* _WHAT THE EXERCISE ASKS_: Exactly reproduce each entry, leaving out nothing.
*** DATA FOR THE TASK ***
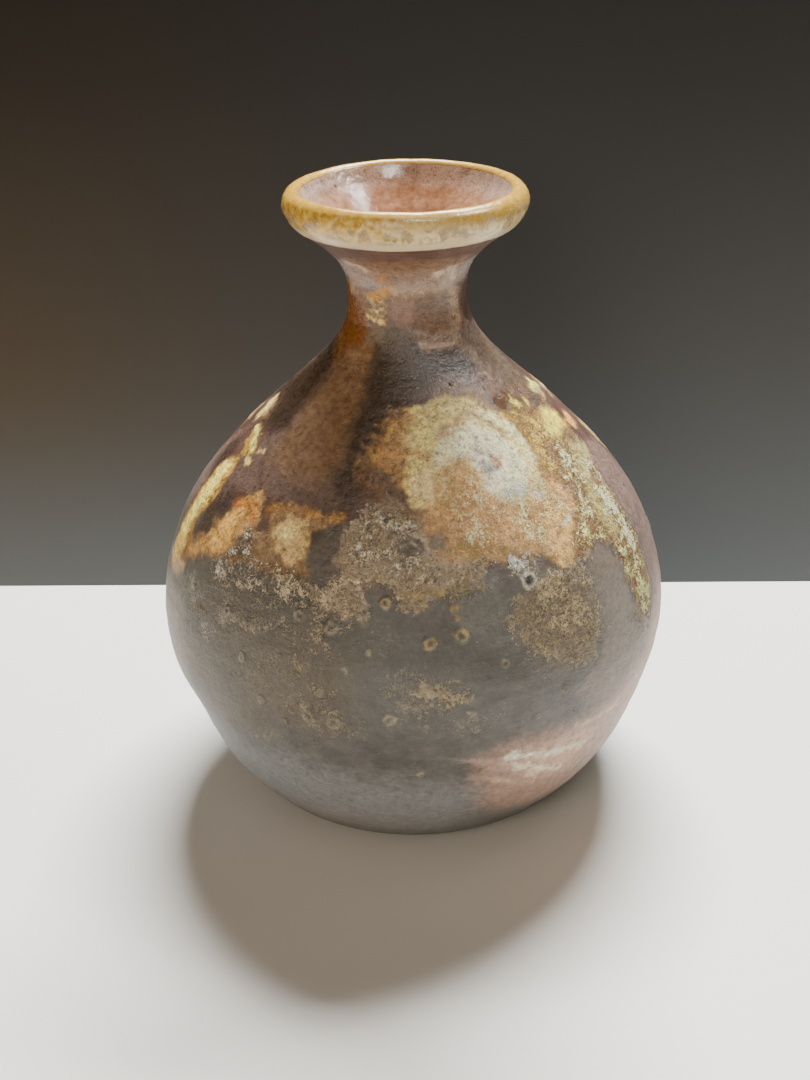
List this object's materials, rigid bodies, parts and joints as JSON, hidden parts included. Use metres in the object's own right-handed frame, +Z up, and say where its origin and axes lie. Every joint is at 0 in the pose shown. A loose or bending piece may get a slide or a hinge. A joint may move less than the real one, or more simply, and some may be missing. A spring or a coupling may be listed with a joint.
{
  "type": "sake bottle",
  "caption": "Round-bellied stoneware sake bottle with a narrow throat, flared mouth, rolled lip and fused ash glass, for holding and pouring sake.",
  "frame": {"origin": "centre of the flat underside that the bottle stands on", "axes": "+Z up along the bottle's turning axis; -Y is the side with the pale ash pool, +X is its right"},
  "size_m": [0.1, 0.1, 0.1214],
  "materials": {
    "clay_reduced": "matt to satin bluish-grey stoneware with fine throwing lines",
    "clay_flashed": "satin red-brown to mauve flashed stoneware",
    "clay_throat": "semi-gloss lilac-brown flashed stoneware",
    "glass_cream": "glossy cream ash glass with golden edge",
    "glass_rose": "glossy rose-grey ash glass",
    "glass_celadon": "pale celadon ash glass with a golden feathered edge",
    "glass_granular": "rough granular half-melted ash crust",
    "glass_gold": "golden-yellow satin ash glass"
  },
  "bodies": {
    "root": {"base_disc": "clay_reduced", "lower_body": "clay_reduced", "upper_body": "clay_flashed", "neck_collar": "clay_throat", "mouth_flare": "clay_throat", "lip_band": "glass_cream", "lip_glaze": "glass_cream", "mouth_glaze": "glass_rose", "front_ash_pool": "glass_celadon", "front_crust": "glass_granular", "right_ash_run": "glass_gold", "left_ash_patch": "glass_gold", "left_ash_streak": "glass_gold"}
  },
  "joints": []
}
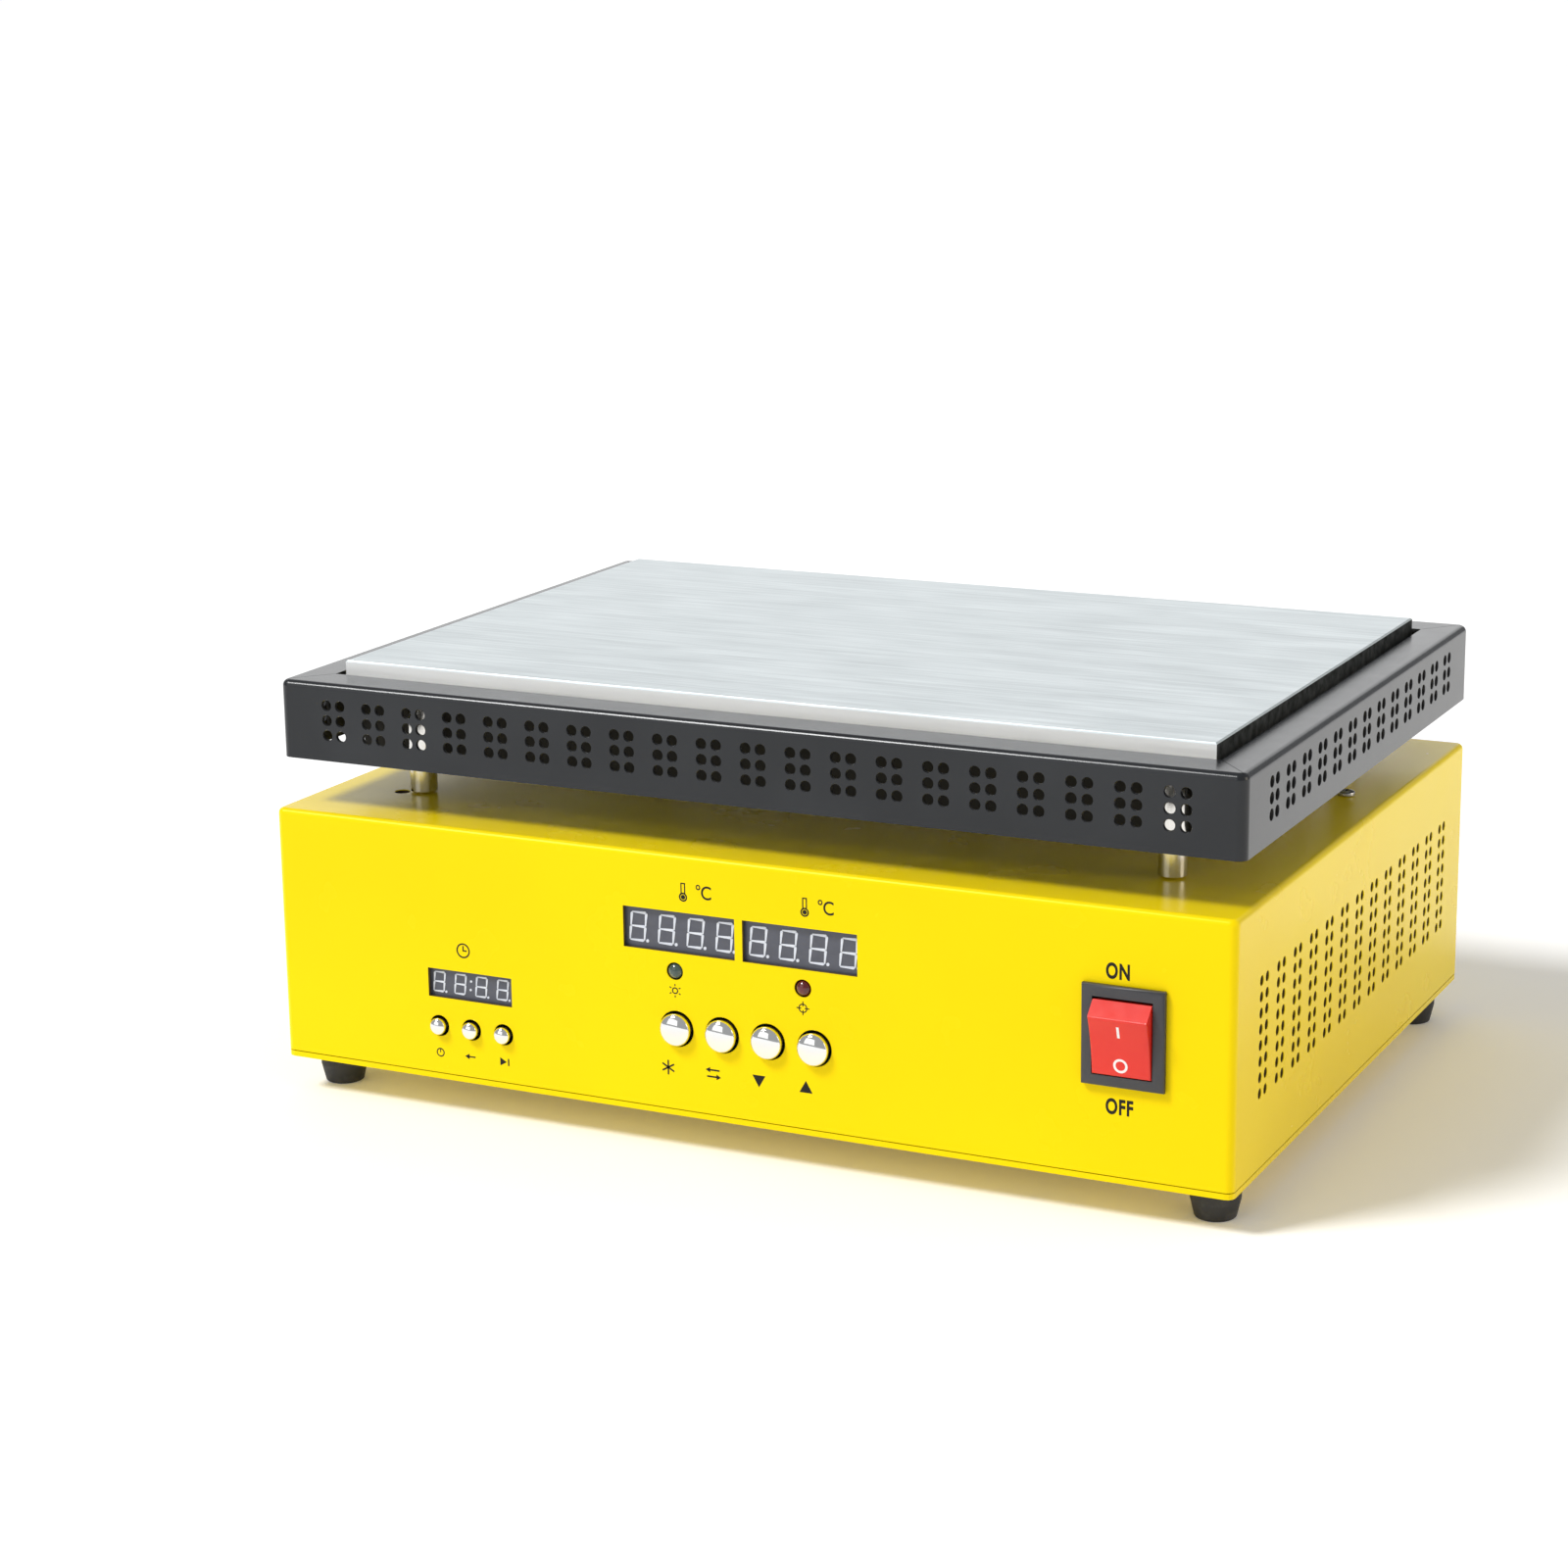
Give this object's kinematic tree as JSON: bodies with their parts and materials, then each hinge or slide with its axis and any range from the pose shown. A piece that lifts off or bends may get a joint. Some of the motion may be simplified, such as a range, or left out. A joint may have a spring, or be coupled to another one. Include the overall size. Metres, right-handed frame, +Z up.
***
* _OUTPUT OF THE TASK_:
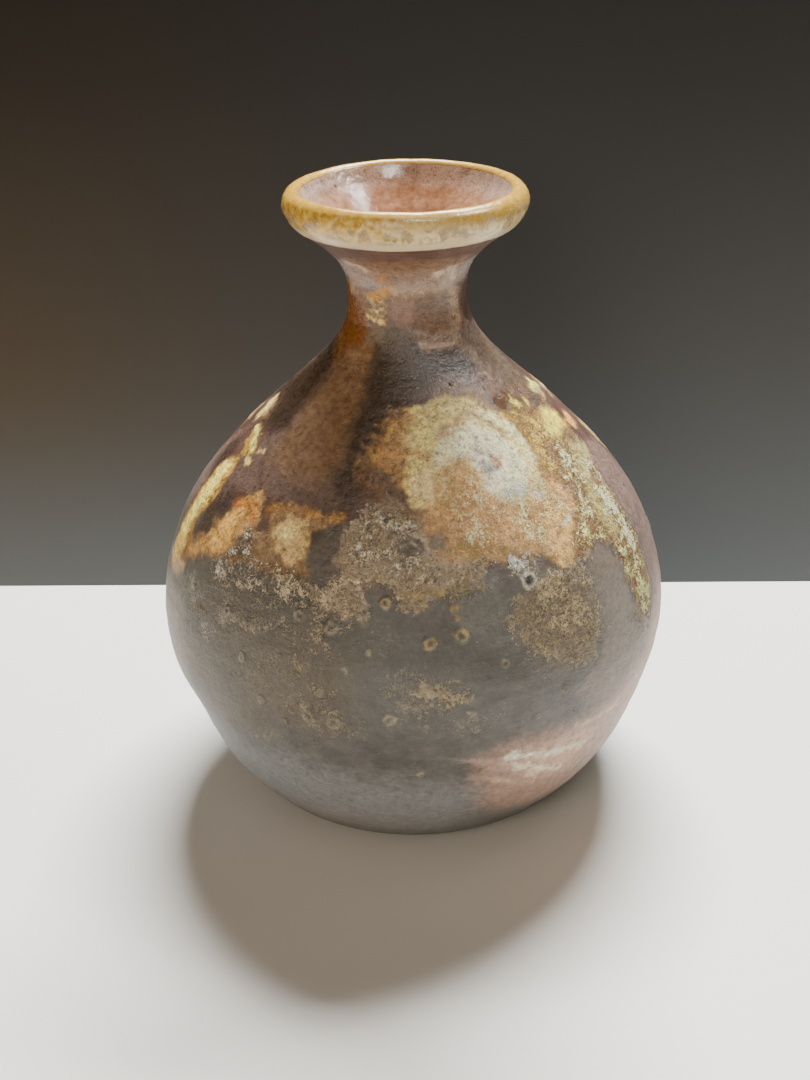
List this object's materials, rigid bodies, parts and joints as JSON, hidden parts included. Use metres in the object's own right-handed frame, +Z up, and say where its origin and axes lie. Every joint is at 0 in the pose shown. A loose or bending piece may get a slide or a hinge. A joint may move less than the real one, or more simply, and some may be missing. A spring or a coupling may be listed with a joint.
{
  "type": "sake bottle",
  "caption": "Round-bellied stoneware sake bottle with a narrow throat, flared mouth, rolled lip and fused ash glass, for holding and pouring sake.",
  "frame": {"origin": "centre of the flat underside that the bottle stands on", "axes": "+Z up along the bottle's turning axis; -Y is the side with the pale ash pool, +X is its right"},
  "size_m": [0.1, 0.1, 0.1214],
  "materials": {
    "clay_reduced": "matt to satin bluish-grey stoneware with fine throwing lines",
    "clay_flashed": "satin red-brown to mauve flashed stoneware",
    "clay_throat": "semi-gloss lilac-brown flashed stoneware",
    "glass_cream": "glossy cream ash glass with golden edge",
    "glass_rose": "glossy rose-grey ash glass",
    "glass_celadon": "pale celadon ash glass with a golden feathered edge",
    "glass_granular": "rough granular half-melted ash crust",
    "glass_gold": "golden-yellow satin ash glass"
  },
  "bodies": {
    "root": {"base_disc": "clay_reduced", "lower_body": "clay_reduced", "upper_body": "clay_flashed", "neck_collar": "clay_throat", "mouth_flare": "clay_throat", "lip_band": "glass_cream", "lip_glaze": "glass_cream", "mouth_glaze": "glass_rose", "front_ash_pool": "glass_celadon", "front_crust": "glass_granular", "right_ash_run": "glass_gold", "left_ash_patch": "glass_gold", "left_ash_streak": "glass_gold"}
  },
  "joints": []
}
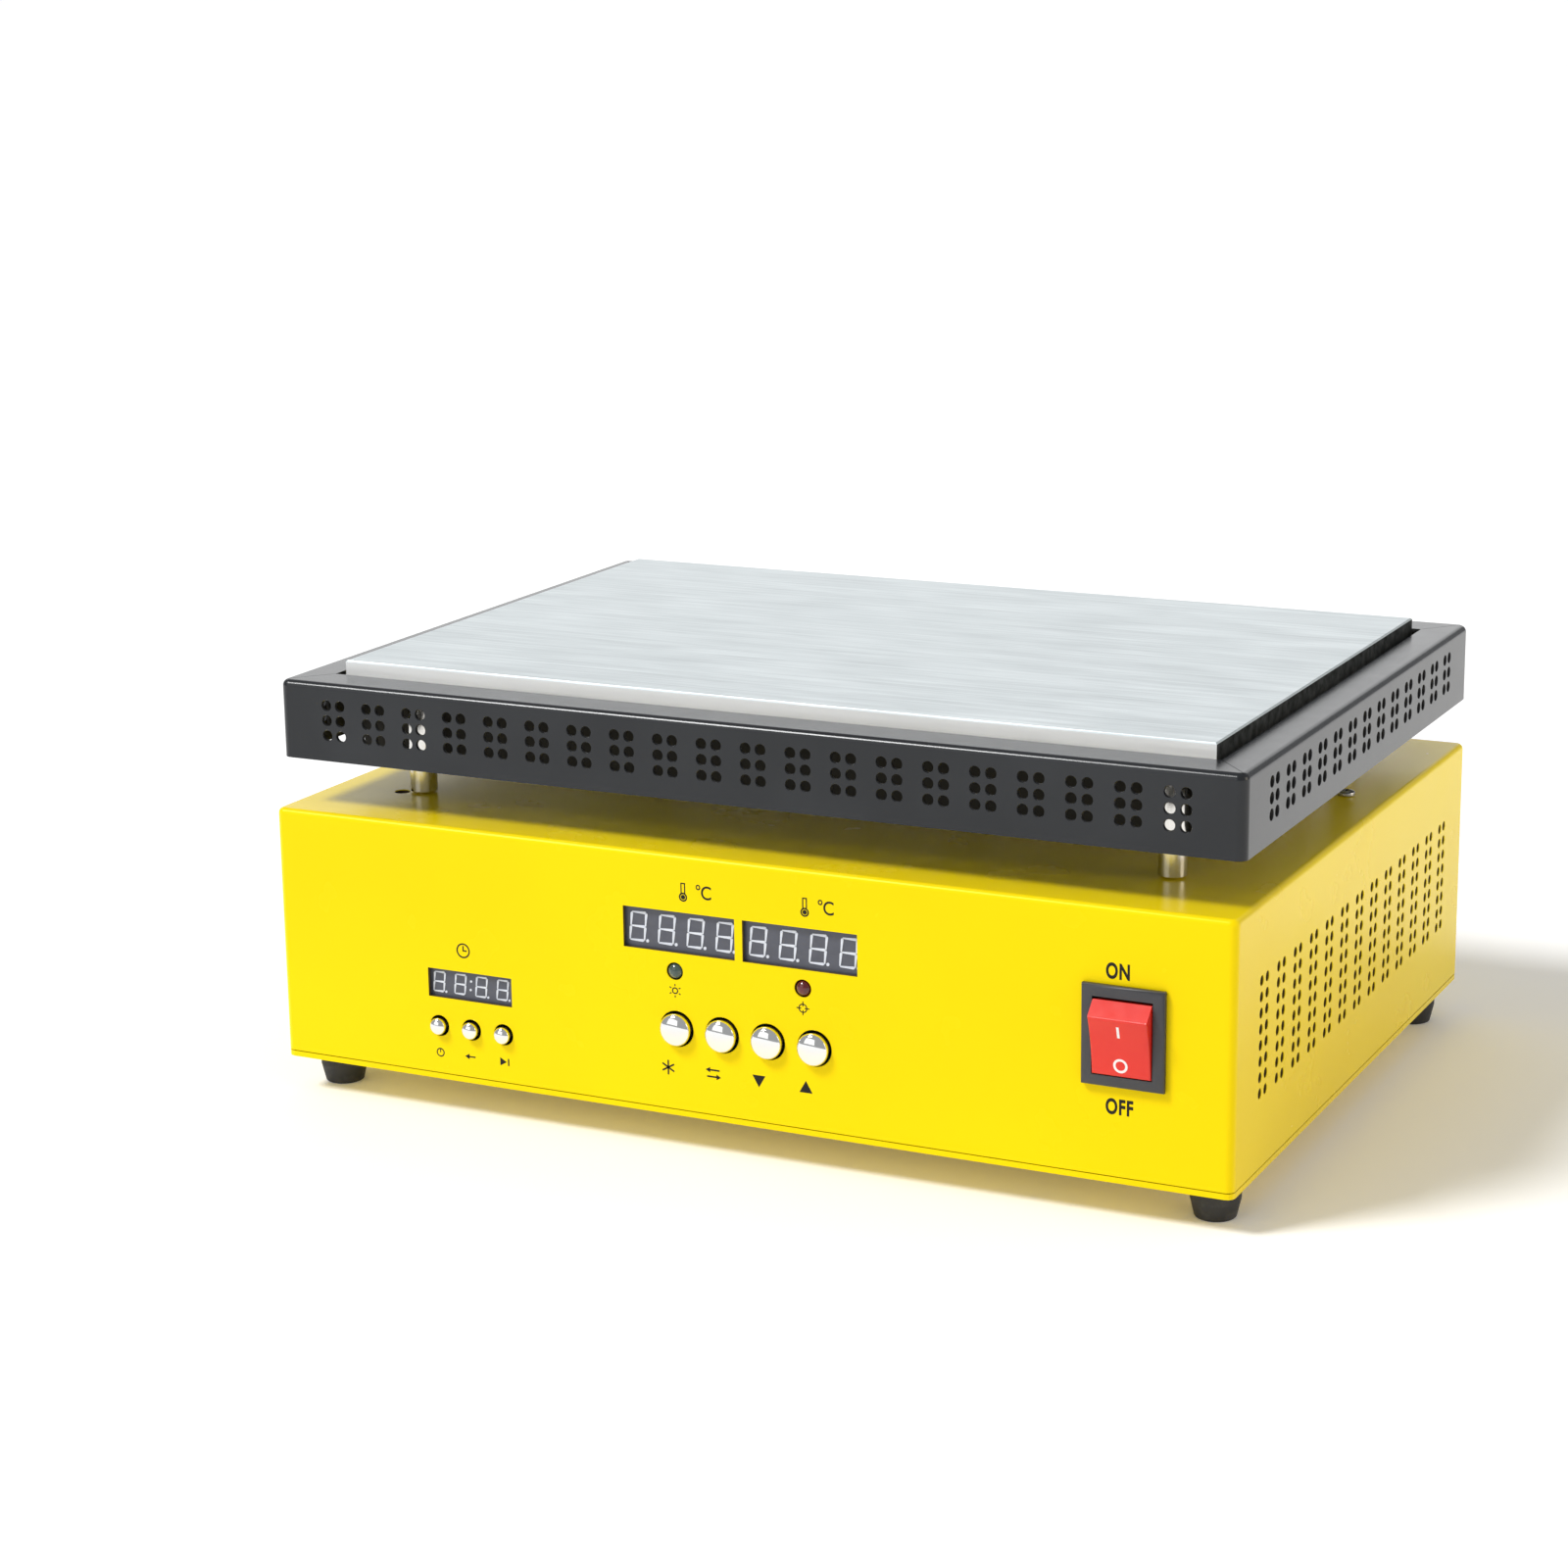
Give this object's kinematic tree as JSON: bodies with their parts and materials, then each hinge or slide with its axis and any range from the pose shown. A piece that lifts off or bends may get a joint. Some of the motion may be simplified, such as a range, or left out. A joint may have a spring, or be coupled to another one. Include the overall size. Metres, right-handed frame, +Z up.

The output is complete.